Mesmo após o término da aventura em Castelo dos Sonhos, Vieira continuou sócio de integrantes do grupo de Rambo na MM Aviação, Comércio e Serviços. Segundo a Folha, Vieira se tornou dono de um garimpo de ouro em Crixás, de propriedade João de Deus. Ele trocou o garimpo, numa terra de 30 alqueires goianos, pela fazenda Fazenda Vista Alegre em São Miguel do Araguaia.
A atividade como garimpeiro também já tornou o médium réu em um processo. Em 1985, ele foi preso em flagrante com 300 quilos de autunita, minério com alto teor de urânio.
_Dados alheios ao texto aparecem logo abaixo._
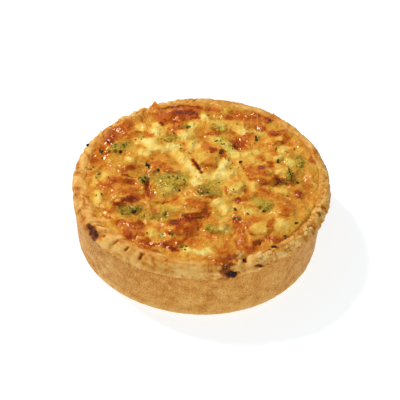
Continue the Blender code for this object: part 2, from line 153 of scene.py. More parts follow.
# What the oven did to the top. Level 0 is pale cheese, 0.5 golden, 0.7 red-brown, 1 burnt. Marks are
# x, y, level, length and width in mm, turn in degrees.
toastMarks = [
    # left back
    (-14, 45, 0.76, 20, 10, 0), (-8, 47.5, 0.9, 10, 4, 5), (-15, 47, 0.85, 7, 4, 0),
    (-4, 44.5, 0.88, 4, 2.5, 60), (-20, 42, 0.72, 7, 8, 0), (-13, 37, 0.70, 9, 7, 0),
    (-21, 38, 0.86, 2.2, 3.4, 20), (-10, 51, 0.66, 18, 3, -4), (-45, 24, 0.84, 5, 6, 40),
    (-43.5, 28, 0.80, 5, 8, 50), (-41, 32, 0.72, 6, 7, 50), (-37.5, 36, 0.70, 7, 6, 45),
    (-48, 19.5, 0.72, 4, 4, 0), (-46, 15, 0.74, 3, 5, -30), (-52, 10, 0.70, 4, 4, 0),
    (-36, 30, 0.58, 7, 8, 40), (-34, 41, 0.5, 5, 5, 0), (-36, 26.5, 0.70, 4, 2, 30),
    (-32, 32, 0.68, 3, 3, 0), (-17, 13, 0.5, 8, 4, 0), (-21, 8.5, 0.66, 9, 5, -20),
    (-15, 4.5, 0.68, 9, 3.4, -25), (-33, 6, 0.75, 6, 5, 20), (-37, 3.5, 0.70, 5, 4, 0),
    (-42, 3, 0.5, 5, 4, 0), (-50, 3, 0.5, 6, 6, 0), (-22, 3, 0.66, 5, 4, 0), (-30, 13, 0.5, 9, 4, 0),
    (-24, 33, 0.05, 7, 8, 20), (-24, 38, 0.18, 4, 4, 0), (-31, 36, 0.22, 5, 6, 0),
    (-27.5, 24.5, 0.08, 10, 5, 10), (-22, 21, 0.14, 9, 5, 0), (-15, 21, 0.08, 8, 5, 10),
    (-28, 17, 0.16, 8, 4, 0), (-34.5, 12, 0.1, 5, 3, 0), (-9, 31, 0.14, 6, 8, 0), (-6, 38, 0.12, 5, 6, 0),
    (-5, 23, 0.14, 6, 7, 0), (0, 45, 0.14, 5, 7, 0), (-9, 13, 0.24, 9, 6, -30), (-5, 8, 0.10, 6, 8, -20),
    (-1.5, 2.5, 0.08, 7, 5, -30), (-45, 2, 0.34, 5, 5, 0), (-13, 17, 0.3, 7, 4, -20),
    (-34, 18, 0.42, 5, 5, 0),
    # right back
    (3, 51, 0.66, 12, 3, -6), (12, 45, 0.74, 8, 4, -10), (16, 49, 0.62, 9, 4, -12),
    (20, 46, 0.66, 8, 4, -20), (25, 47.5, 0.70, 6, 4, -20), (31, 45, 0.74, 5, 4, -30),
    (26, 42.5, 0.60, 8, 5, -20), (34, 48, 0.62, 6, 4, -30), (24, 38.5, 0.60, 8, 4, -20),
    (8, 48, 0.58, 5, 3, 0), (7, 41, 0.30, 8, 5, -10), (13, 38, 0.42, 7, 4, -15), (18, 35.5, 0.14, 6, 5, 0),
    (14, 33.5, 0.66, 4, 2.4, -30), (8, 38, 0.14, 5, 4, 0), (4, 37.5, 0.56, 4, 4, 0),
    (2, 32.5, 0.72, 4, 3, 0), (5.5, 33.5, 0.64, 7, 4, -10), (18, 27, 0.70, 9, 11, 0),
    (15, 24.5, 0.80, 4, 5, 20), (21, 32, 0.68, 5, 4, 0), (24, 30, 0.55, 4, 6, 0), (7, 28.5, 0.12, 9, 4, -35),
    (11.5, 23, 0.22, 5, 9, 20), (1.5, 22.5, 0.60, 5, 7, 0), (4, 20, 0.78, 4, 4, 0),
    (8.8, 19.6, 0.90, 3.4, 3, 0), (10, 17, 0.72, 4, 4, 0), (3, 12, 0.52, 7, 11, 0), (3, 8, 0.60, 5, 5, 0),
    (9, 8, 0.06, 5, 8, -10), (11, 12, 0.12, 4, 5, 0), (7, 2.5, 0.1, 10, 4, 10), (15, 17, 0.2, 5, 5, 0),
    (20, 18, 0.20, 7, 4, 0), (25, 20, 0.26, 5, 4, 0), (17, 10, 0.34, 6, 7, 0), (12.5, 4, 0.18, 6, 4, 0),
    (27.5, 15.5, 0.60, 3, 6, 10), (24, 14, 0.34, 5, 4, 0), (22, 6, 0.68, 4.5, 8, 10),
    (28, 9.5, 0.84, 5, 3, 10), (31.5, 12, 0.74, 4, 4, 0), (28.5, 5.5, 0.66, 8, 5, 0),
    (34, 2.5, 0.76, 4, 5, 0), (24, 1.5, 0.62, 6, 5, 0), (37, 7.2, 0.24, 5.5, 4.5, 0),
    (36.3, 0.2, 0.88, 3, 5, 10), (38, 22, 0.14, 6, 6, 0), (36, 17, 0.22, 5, 5, 0),
    (39.5, 20.8, 0.66, 3, 1.4, 0), (40.5, 14, 0.18, 5, 7, 0), (33, 27, 0.62, 5, 5, 0),
    (33.5, 34, 0.74, 8, 5, 20), (37.5, 36, 0.70, 5, 5, 0), (39, 32, 0.68, 5, 6, 0),
    (37, 28.5, 0.70, 5, 3.6, 0), (41, 27, 0.60, 4, 4, 0), (36.5, 30.8, 0.34, 4, 3, 0),
    (28.5, 38, 0.74, 7, 3, -25), (28, 34.5, 0.18, 6, 3.6, -20), (30, 30, 0.46, 6, 4, 0),
    (28, 25.5, 0.52, 6, 5, 0), (33, 20.5, 0.58, 4, 5, 0), (47.5, 29, 0.52, 4, 8, 20),
    (52, 16.5, 0.66, 4, 6, 0), (46, 22, 0.45, 5, 8, 10), (50.5, 5, 0.48, 4, 12, 0),
    # left front
    (-50, -5, 0.36, 4, 6, 0), (-46, -2, 0.24, 6, 5, 0), (-45, -9, 0.66, 11, 5, -20),
    (-39.5, -3, 0.74, 6, 4, 0), (-34.5, -4.2, 0.78, 9, 4, -10), (-42, -5, 0.60, 5, 4, 0),
    (-39, -10, 0.60, 8, 5, 0), (-33, -10, 0.68, 7, 5, 0), (-30, -14, 0.76, 8, 4, 20),
    (-34, -16.5, 0.86, 9, 3.4, 10), (-37, -19, 0.82, 8, 4, 0), (-47.2, -16, 0.22, 4.4, 11, 5),
    (-43, -20, 0.45, 5, 5, 0), (-40.5, -23, 0.66, 6, 5, 0), (-35, -24, 0.60, 7, 7, 0),
    (-36.5, -27.5, 0.42, 5, 4, 0), (-34, -31.5, 0.72, 8, 4, -10), (-28.5, -33, 0.78, 9, 4.5, -15),
    (-20, -27, 0.58, 10, 6, -10), (-18, -33, 0.55, 6, 5, 0), (-22, -23.5, 0.62, 6, 4, 0),
    (-18.5, -20.5, 0.42, 6, 4, 0), (-27, -12, 0.46, 3.4, 12, -8), (-23, -11.5, 0.66, 4, 7, 0),
    (-15.5, -9.5, 0.18, 7, 6, 0), (-20, -10, 0.34, 5, 6, 0), (-3, -2.5, 0.1, 6, 5, -30),
    (-3, -11, 0.46, 9, 6, 0), (-4, -16.5, 0.64, 10, 5, -10), (-10, -21, 0.36, 5, 5, 0),
    (-13.5, -17.5, 0.50, 6, 5, 0), (1.2, -18.5, 0.66, 5, 7, 0), (-3, -24.6, 0.80, 8, 2.6, 8),
    (2.4, -24, 0.72, 5, 4, 0), (-6.5, -29, 0.84, 11, 4.6, 0), (-11.5, -30.8, 0.84, 7, 5, 0),
    (-8, -33.5, 0.78, 9, 4, 0), (-2.5, -31.5, 0.72, 5, 6, 0), (-11, -36.5, 0.68, 9, 5, 0),
    (-5, -37, 0.64, 7, 6, 0), (-3, -41.5, 0.60, 7, 4, 0), (-22, -36.5, 0.24, 6, 6, 0),
    (-27.5, -36.5, 0.58, 4, 4, 0), (-31, -38.5, 0.80, 6.4, 6.4, 0), (-26.5, -38.6, 0.72, 3, 4, 0),
    (-40.5, -33, 0.44, 6, 6, 0), (-39.5, -37.5, 0.34, 6, 5, 0), (-35, -34.5, 0.62, 4, 3, 0),
    (-44.5, -29, 0.40, 6, 5, 0), (-18, -43, 0.78, 17, 5, -14), (-24, -43.5, 0.74, 7, 3, -20),
    (-13, -46.2, 0.88, 8, 3, -12), (-19, -41, 0.40, 5, 4, 0), (-10, -42.5, 0.70, 7, 4, 0),
    (-4.5, -46.8, 0.16, 6, 3, 0), (1, -47, 0.12, 7, 4, 0), (0.5, -42.5, 0.50, 6, 4, 0),
    (-22, -47, 0.66, 9, 3, -20),
    # right front
    (0, -8.5, 0.64, 7, 6, 0), (4, -12.5, 0.70, 8, 4, -10), (14, -7.5, 0.16, 8, 7, 0),
    (18, -3.6, 0.22, 6, 4, 0), (10.8, -8, 0.70, 2.2, 5, 0), (20.6, -8, 0.60, 2.4, 6, 10),
    (24, -4, 0.22, 4, 6, 0), (28, -1, 0.70, 8, 5, 0), (29, -7, 0.68, 8, 5, 0), (26, -10, 0.55, 6, 4, 0),
    (36, -6, 0.24, 7, 4, 0), (40.5, -1, 0.72, 5, 6, 0), (34, -11, 0.52, 9, 6, 0), (48.5, -3, 0.60, 4, 8, 0),
    (44.5, -8.5, 0.84, 4, 6, 0), (41, -12, 0.55, 5, 5, 0), (12, -12.5, 0.38, 6, 4, 0),
    (16.6, -13.5, 0.82, 2.4, 4.4, -20), (19.5, -13, 0.70, 5, 4, 0), (7.6, -16, 0.16, 6, 5, 0),
    (10.5, -20.5, 0.14, 4.4, 7, 10), (15, -17.5, 0.40, 6, 5, 0), (22.5, -11, 0.58, 4, 4, 0),
    (22, -20.5, 0.14, 6, 4.4, -20), (18, -21.5, 0.46, 5, 4, 0), (26, -15, 0.40, 5, 5, 0),
    (38.5, -16, 0.58, 8, 4, 0), (38, -20, 0.64, 9, 9, 0), (44, -17, 0.50, 6, 8, 0),
    (33.5, -20.5, 0.44, 5, 6, 0), (16, -28, 0.72, 5, 7, 0), (10, -26, 0.34, 6, 5, 0),
    (6, -25, 0.50, 5, 5, 0), (24.5, -26, 0.62, 9, 3.6, 0), (25.5, -31, 0.36, 9, 8, 0),
    (31.4, -28.5, 0.66, 4.4, 7, 0), (31, -33.5, 0.58, 4, 5, 0), (28, -36, 0.48, 6, 3.4, 0),
    (30.5, -38, 0.74, 7, 3, 0), (36.5, -26.5, 0.24, 6, 5, 0), (36, -31, 0.34, 6, 5, 0),
    (43, -23, 0.46, 5, 6, 0), (18, -36, 0.64, 5.4, 19, 5), (20, -30, 0.62, 5, 7, 0),
    (6, -33.5, 0.40, 7, 5, 0), (10, -33.4, 0.14, 4.4, 4.4, 0), (5, -38, 0.60, 5, 4, 0),
    (12, -38.5, 0.54, 6, 6, 0), (8, -42, 0.42, 6, 5, 0), (3, -48, 0.08, 6, 3, 0), (12, -45, 0.60, 9, 4, 0),
    (25.5, -41, 0.84, 6, 3, 30), (22, -45.5, 0.72, 7, 4, 0), (10.3, -52.5, 0.76, 9, 12, 0),
    (36, -39, 0.66, 8, 5, 30), (7, -50.5, 0.55, 9, 3, 8),
]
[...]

Além das acusações por estupro e posse de armas, João de Deus responde por coação e corrupção de testemunhas. Nesta terça-feira (12), o Tribunal de Justiça de Goiás concedeu um habeas corpus ao médium e a seu filho, Sandro Teixeira, no que se refere a essas últimas acusações. Sandro deve deixar a cadeia. O religioso permanecerá preso pelas outras acusações.